Cisco Systems, Inc. (NASDAQ:CSCO) investors have a smile on their faces Wednesday evening, after the networking giant delivered fourth-quarter financial results that beat Wall Street’s expectations. Specifically, CSCO reported total revenues and EPS of $11.9 billion and $0.63, beating the Street’s $11.8 billion and $0.59 estimates, respectively.
GBH analyst Daniel Ives commented, “This was another step forward for Robbins & Co. as Cisco looks to slowly be getting back on the modest growth trajectory with a software centric approach the key DNA in its turnaround plan. It appears the combination of better execution, newer product initiatives on cloud/security/IoT, and the focus on recurring revenue translating into a modestly improved selling environment for Cisco in the field and an expanding pipeline heading into the rest of FY18, as evidenced this quarter and by the company’s brighter April outlook.”

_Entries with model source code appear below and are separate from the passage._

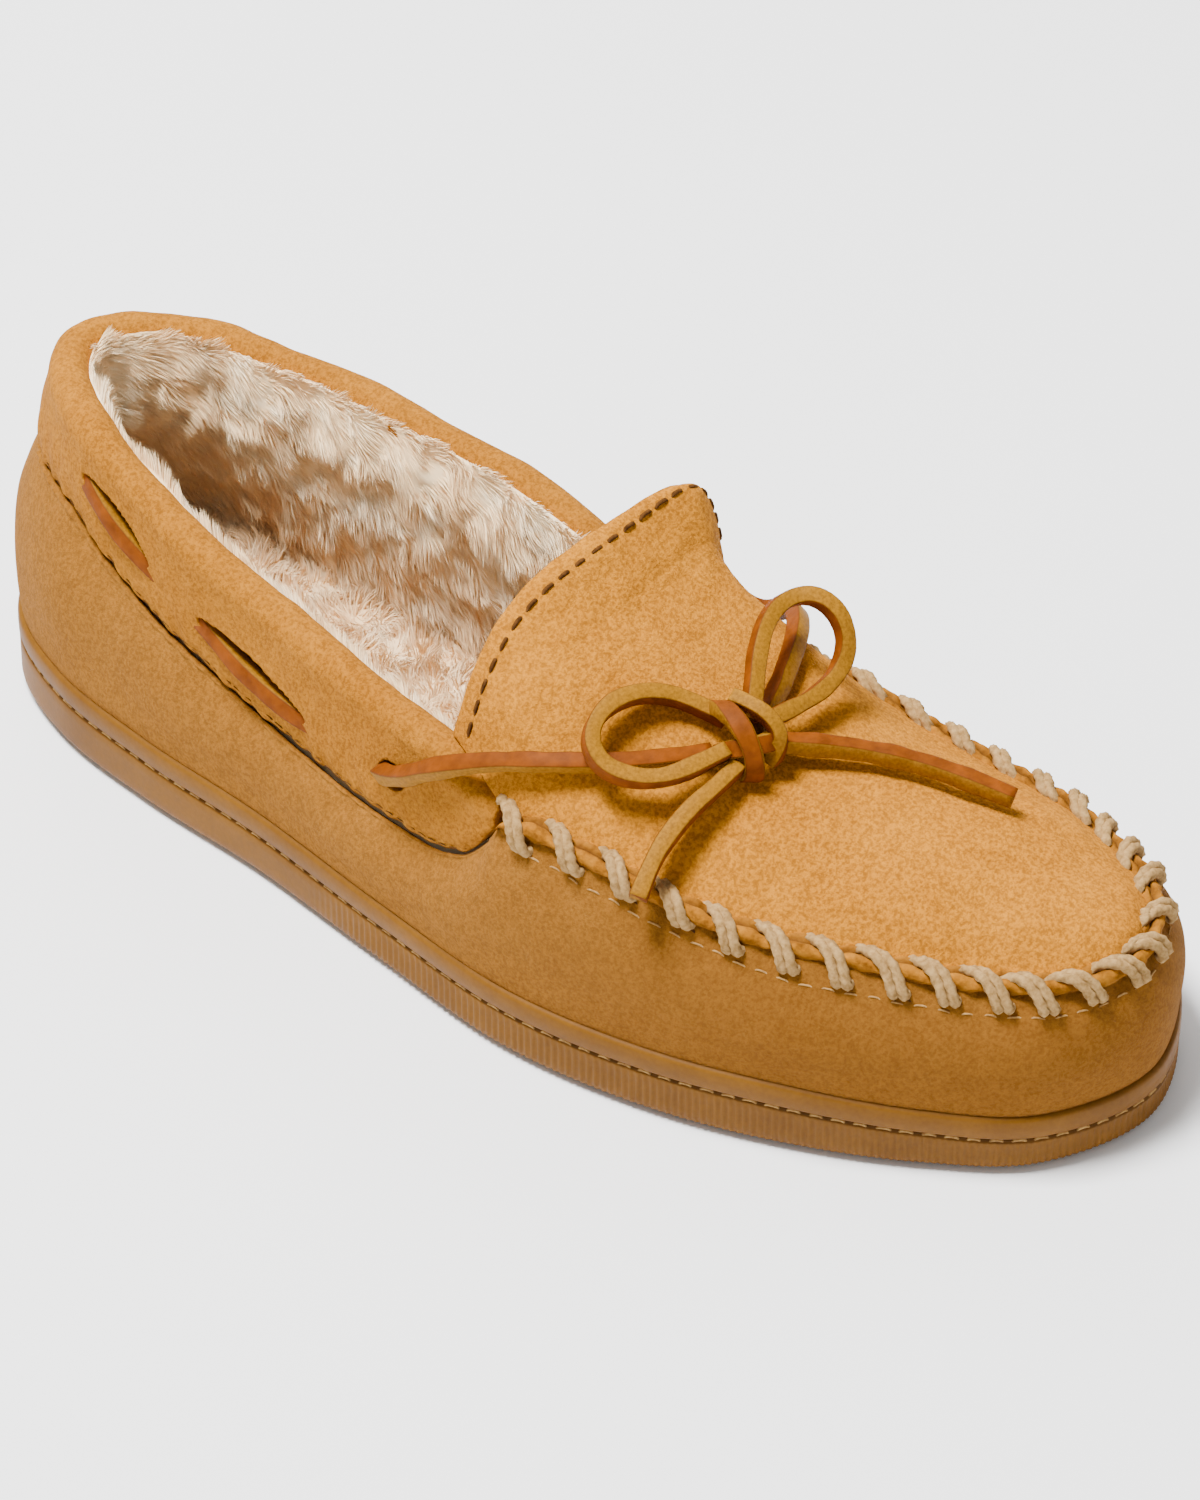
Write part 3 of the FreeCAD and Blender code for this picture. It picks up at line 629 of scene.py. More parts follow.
def thread(name, light, dark, scale):
    """Matt thread."""
    s = Shader(name, 0.85, specular=0.05)
    s.color(s.ramp(s.noise(scale, 3), [(0.32, dark), (0.66, light)]))
    s.bump(s.noise(scale * 1.4, 3), 0.4, 0.0004)
    return s.material


def dress(piece, material, body="root"):
    """Gives a piece its material and body."""
    piece.data.materials.clear()
    piece.data.materials.append(material)
    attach(piece, body)


# ---- outsole ----

# Mesh columns to one rib, and the height where the ribbed band turns under.
RIB_COLUMNS = 4
FOOT_EDGE = 3.0


def outsole_section(t):
    """Rings of the outsole from its top edge down to its foot: inset, height and painted shade."""
    top = profile(SOLE_TOP, t)
    rim = top - 4.9
    ribs = 0.5 - 0.5 * np.cos(2 * np.pi * np.arange(1, len(t) + 1) / RIB_COLUMNS)
    band = 0.42 * ribs * smooth(0.36, 0.46, t)
    lip = [(6.0, top - 0.4, 0), (2.6, top + 0.05, 0), (1.0, top, 0), (0.35, top - 0.3, 0),
           (0.05, top - 0.9, 0), (0.0, top - 2.4, 0), (0.05, rim + 0.5, 0), (0.25, rim + 0.1, 0)]
    # Painted shade in the stitched groove: the third column darkens the rubber.
    groove = [(1.0, rim - 0.15, 0.9), (1.1, rim - 0.6, 1.0), (0.35, rim - 0.95, 0.4)]
    shoulder = rim - 1.3
    ribbed = [(0.15 + band * 0.4, shoulder, 0)]
    for step in np.linspace(0, 1, 5)[1:]:
        ribbed.append((0.15 + band, shoulder + (FOOT_EDGE - rim + 1.3) * step, 0))
    foot = []
    for angle in np.linspace(0, np.pi / 2, 6)[1:]:
        inset = 0.15 + band * math.cos(angle) + 2.4 * (1 - math.cos(angle))
        foot.append((inset, FOOT_EDGE - (FOOT_EDGE - 0.7) * math.sin(angle), 0))
    return lip + groove + ribbed + foot


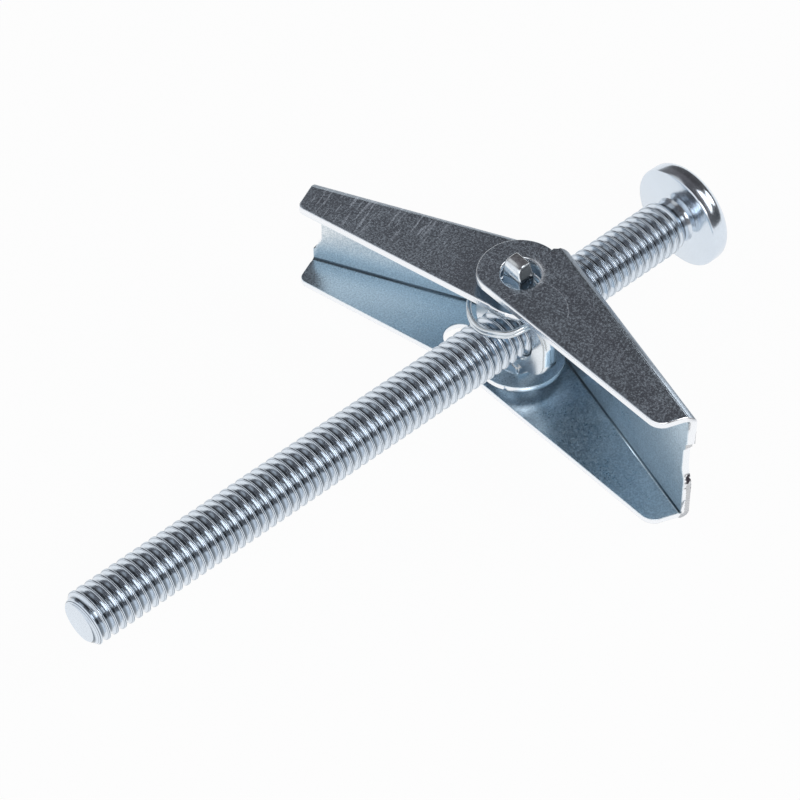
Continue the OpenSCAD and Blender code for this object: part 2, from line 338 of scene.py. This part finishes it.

“The broadened Cisco portfolio and software centric approach has been a catalyst for the company, as we believe the company’s multifaceted hardware/software centric approach is music to ears of customers and partners. While the company has clear challenges given secular headwinds in its traditional sweet spot of switching/routing, we believe Cisco is slowly putting together newer growth engines (e.g. security, SaaS model, Cisco ONE, cloud initiatives) to help lay the groundwork for a stronger bookings growth trajectory in FY18/FY19,” the analyst continued.
As such, Ives reiterates an Attractive rating on Cisco stock, with a price target of $45, which implies a slight upside from today’s closing price. (To watch Ives’ track record, click here)
This analyst is not the only fan of Cisco stock on Wall Street, as TipRanks analytics exhibit the stock as a Strong Buy. Based on 25 analysts polled in the last 3 months, 20 rate a Buy rating on CSCO while 5 issue a Hold. The 12-month average price target stands at $42.39, marking a 3% upside.
Shares of Cisco are up nearly 6% to $44.80 in after-hours trading Wednesday.